I’ll give them this, the people behind Lionsgate’s upcoming adaptation of Ender’s Game aren’t shying away from the controversy inherent in basing their movie on the work of an author with a well-known anti-gay stance. Then again, they don’t really have much of a choice. No one is going to let this one drop, and now director Gavin Hood (X-Men Origins: Wolverine) addresses these issues in a new interview.
Talking to lesbian, gay, bi-sexual, and transgendered centric magazine The Advocate, Hood calls Card’s oft-stated, rather hateful stand on gay rights, especially gay marriage, “dreadfully ironic.” This is in regards to the themes and subject matter of Orson Scott Card’s novel. He says, “Orson wrote a book about compassion, and empathy, and yet he himself is struggling to see that his position in real life is really at odds with his art.”
Hood continues, “Great art usually rises above the weaknesses and failings of its creators.” In this case especially, these words ring very true. Reading the novel, you would never think that the man who wrote it is a raging homophobe who viciously rails against the rights of a huge worldwide population. In fact, you’d probably guess the exact opposite. Ender’s Game is all about marginalized individuals coming together, about people banding together, finding inner strength, and persevering through hard times. The struggles Ender, played by Asa Butterfield in the film, faces are similar to those experienced by kids growing up every day, gay and straight.
As Hood says:
The story of Ender is really a young person in search of his identity and in search of his own moral compass…It is so ironic that the writer of the work that has helped so many [young] people, gay and straight, to find empowerment, to feel empowered, to find their own moral compass — it’s very sad that he, himself, is struggling with these issues.
Lionsgate has gone to great lengths to distance themselves from Card’s politics. Recently they announced that they will hold a benefit premiere of the movie, with all the proceeds going to help support LGBT causes and groups. This is after Card issues a statement calling the issue of gay marriage moot (despite the fact that it is only recognized in 13 states), and asking for tolerance from groups he has repeatedly proven to be intolerant of (he has repeatedly called for the criminalization of homosexuality).
Despite Lionsgate and Hood’s best efforts, numerous groups are calling for a boycott of the film when it hits theaters on November 1. The biggest of these is Skip Ender’s Game, a name that cuts straight to the heart of the matter. Hood says, “I fully understand the position of those seeking a boycott. I really do,” but continues to say that he hopes his film, and all of the added attention, provides a context to further discussion and debate on the topic, rather than simply keeping viewers away.

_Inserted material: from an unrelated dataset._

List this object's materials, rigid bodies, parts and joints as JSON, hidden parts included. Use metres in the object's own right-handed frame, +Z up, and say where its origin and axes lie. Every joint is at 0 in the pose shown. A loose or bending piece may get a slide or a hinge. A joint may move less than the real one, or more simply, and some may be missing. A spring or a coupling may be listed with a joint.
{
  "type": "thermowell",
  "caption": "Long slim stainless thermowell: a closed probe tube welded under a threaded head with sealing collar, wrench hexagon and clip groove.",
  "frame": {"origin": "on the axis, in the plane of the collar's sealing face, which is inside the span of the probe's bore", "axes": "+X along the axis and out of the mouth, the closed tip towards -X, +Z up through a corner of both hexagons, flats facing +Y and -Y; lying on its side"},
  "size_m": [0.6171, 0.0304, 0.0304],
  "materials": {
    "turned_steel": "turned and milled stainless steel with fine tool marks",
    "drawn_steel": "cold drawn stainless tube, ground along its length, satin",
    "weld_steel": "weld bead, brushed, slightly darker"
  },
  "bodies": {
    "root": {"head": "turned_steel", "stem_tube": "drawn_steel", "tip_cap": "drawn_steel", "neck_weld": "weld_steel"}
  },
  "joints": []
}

Ender’s Game is a story that has spoken to generations of young science fiction fans. Regardless of sexuality, you can identify with Ender’s tumultuous path in life, struggling to find a place, being bullied because he’s different, and standing his ground no matter the consequences. Many have even suggested that the story works best if you interpret the protagonist as a gay character. Card must love that, especially because this reading isn’t much of a stretch. While Ender is close with Petra, they’re solely friends, and the only female character he shows any affection for is his sister, Valentine. He shares the deepest, most emotional connection with Alai, a fellow recruit at Battle School, a boy who kisses him at one point. Like all art, Ender’s Game is open to interpretation. As the consumer bring your own experiences and worldview along for the ride as you decrypt the text for yourself, and you make of it what you will.

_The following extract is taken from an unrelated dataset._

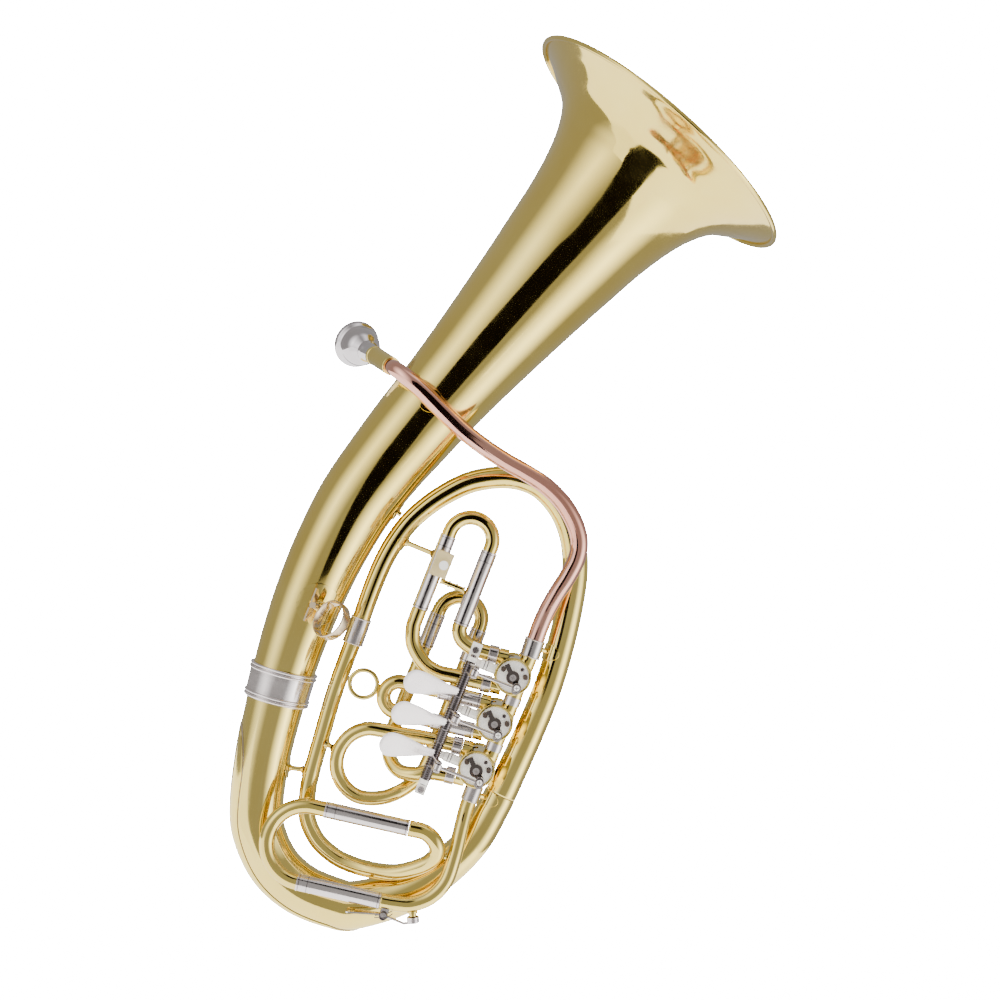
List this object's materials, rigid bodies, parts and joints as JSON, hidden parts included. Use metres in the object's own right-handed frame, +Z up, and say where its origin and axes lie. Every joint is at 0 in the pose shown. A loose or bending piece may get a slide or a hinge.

This brings up the age-old debate of can you separate the art from the artist. In some cases that is easier said than done, especially if you know nothing about the creator. That song, book, movie, or TV show you love, may very well have been made by a terrible, terrible person, but in many cases you can accept the artifact on its own merits. People talk all the time about how works of art stand alone. Artists certainly have their own intentions when creating, but in the end, you, by standing there looking at a painting, reading a book, or watching a movie, create it for yourself, and find meaning where you will.
I don’t mean to imply that ignorance is bliss, but Card certainly makes it difficult, if not impossible, to continue to enjoy his work. I don’t want to support him, or inadvertently contribute any money to groups that I absolutely despise on very fundamental levels. On the other hand, the story still resonates with me—though I’ll never be able to read Ender’s Game the same way again, knowing what I know now—and I’m curious to see the adaptation. It’s not an easy situation, and it’s one that I’m still debating with myself.

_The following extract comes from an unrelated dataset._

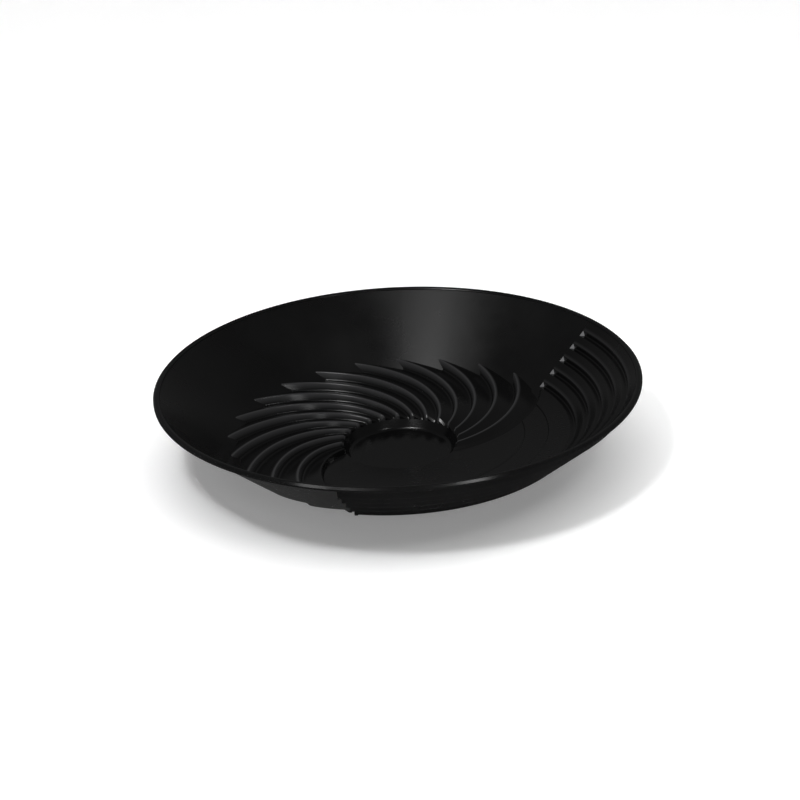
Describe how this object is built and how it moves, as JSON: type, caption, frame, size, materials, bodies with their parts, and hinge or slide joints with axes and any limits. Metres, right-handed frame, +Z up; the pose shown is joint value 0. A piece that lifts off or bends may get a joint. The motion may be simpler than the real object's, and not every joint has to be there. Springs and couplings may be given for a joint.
{
  "type": "gold pan",
  "caption": "Round one-piece moulded gold pan with spiral floor riffles, stepped wall riffles, a plain ramp and a round trap for heavy grains.",
  "frame": {"origin": "centre of the underside of the trap floor, on the surface the pan stands on", "axes": "+Z up through the open mouth; -Y towards the front, where the plain ramp is; +X to the right, where the stepped wall riffles begin"},
  "size_m": [0.33, 0.33, 0.057],
  "materials": {
    "riffle_plastic": "moulded black polypropylene, semi-gloss, edges slightly polished",
    "floor_plastic": "moulded black polypropylene, semi-gloss",
    "coarse_plastic": "moulded black polypropylene, semi-gloss",
    "wall_plastic": "moulded black polypropylene, satin with soft highlights",
    "rim_plastic": "moulded black polypropylene, semi-gloss with small nicks",
    "trap_plastic": "moulded black polypropylene, glossy flat floor"
  },
  "bodies": {
    "root": {"spiral_riffle_01": "riffle_plastic", "spiral_riffle_02": "riffle_plastic", "spiral_riffle_03": "riffle_plastic", "spiral_riffle_04": "riffle_plastic", "spiral_riffle_05": "riffle_plastic", "spiral_riffle_06": "riffle_plastic", "spiral_riffle_07": "riffle_plastic", "spiral_riffle_08": "riffle_plastic", "spiral_riffle_09": "riffle_plastic", "spiral_riffle_10": "riffle_plastic", "spiral_riffle_11": "riffle_plastic", "spiral_riffle_12": "riffle_plastic", "spiral_riffle_13": "riffle_plastic", "spiral_riffle_14": "riffle_plastic", "spiral_riffle_15": "riffle_plastic", "ramp_lower": "floor_plastic", "ramp_middle": "floor_plastic", "ramp_upper": "floor_plastic", "ramp_edge_right": "floor_plastic", "ramp_edge_left": "floor_plastic", "coarse_riffle_1": "coarse_plastic", "coarse_riffle_2": "coarse_plastic", "coarse_riffle_3": "coarse_plastic", "coarse_riffle_4": "coarse_plastic", "coarse_riffle_5": "coarse_plastic", "end_web_right": "coarse_plastic", "end_web_left": "coarse_plastic", "smooth_wall": "wall_plastic", "rim_lip": "rim_plastic", "trap_wall": "trap_plastic", "trap_floor": "trap_plastic"}
  },
  "joints": []
}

Hood, Lionsgate, and everyone else involved in Ender’s Game, certainly hope that movie going audiences will be able to look past Card’s homophobia come November. They’ve taken great pains at every opportunity to state, restate, and bellow from the mountaintops, that they hold the polar opposite views of the guy who wrote the book. We’ll see how that strategy works out for them, if audiences will give them a chance, or if they’ll stay away.